You may not realize how many air contaminants are present every day inside the home. The most prevalent pollutants are often the Volatile Organic Compounds, or VOCs. Most every product you use in your home that has an artificial fragrance contains these VOCs. Manmade fragrances are created using chemicals that can be harmful to the human body in the event of long-term exposure. Examples of these products include cleaning supplies, perfumes, glues, and air fresheners.
There are plenty of other air contaminants within your home coming from other sources such as insecticides or rodenticides, paints, animals, and plants. If you use a fireplace, gas heater, or gas stove, these can be sources of harmful gases and other contaminants. If individuals smoke tobacco products inside the home, the second hand smoke can also harm the indoor air quality.
So, what happens if these pollutants and contaminants linger within your home? There are many short-term health side effects that can manifest due to poor indoor air quality. Most of the symptoms are related to the eyes, throat, and nose. Inhabitants of the home may experience itchy watery eyes, coughing, sneezing, and congestion. As the problem persists, other symptoms may develop such as dizziness, tiredness, and frequent headaches.
The good news is, if the indoor air quality problem is addressed early, the health problems experienced will dissipate once the contaminated air is replaced with fresh clean air. The bad news is that long-term exposure to poor indoor air quality can result in serious chronic illnesses, and even certain types of cancer in severe cases.
The contaminants in the air are toxins that are entering your body as you breath. When these toxin levels are low, it is much easier to correct the problem. Over an extended period of exposure time, these toxin levels in the body can rise to dangerously high levels that are much more difficult to correct. Long-term exposure to poor air quality can result in serious respiratory diseases, hearing loss, cardiovascular diseases, and cancer.
Fortunately, there are ways to improve these indoor air quality problems, while maintaining an airtight and energy efficient home. The first way to improve air quality is to limit the number of pollutants entering the home. You can reduce the number of VOCs and other indoor air contaminants by using as many organic, natural, and fragrance free products in the home as possible, and asking smokers to step outside before lighting their cigarettes.

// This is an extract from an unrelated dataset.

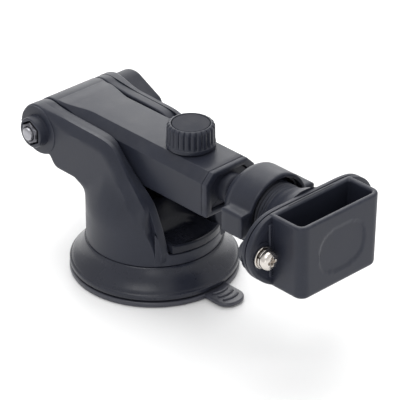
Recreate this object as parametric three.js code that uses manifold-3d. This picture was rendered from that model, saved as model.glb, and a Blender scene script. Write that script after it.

Of course, it is impossible to completely eliminate all contaminants that enter the home, so it is necessary to be able to remove stale air from the house, and replace it with clean fresh air. In an airtight structure, this can be easily accomplished using mechanical air ventilation. There are inexpensive mechanical air ventilation systems that will connect directly to your existing HVAC system, allowing you to bring fresh, possibly filtered, air into your home. When used correctly, airtight homes can promote indoor air quality because you have complete control over the air entering your home.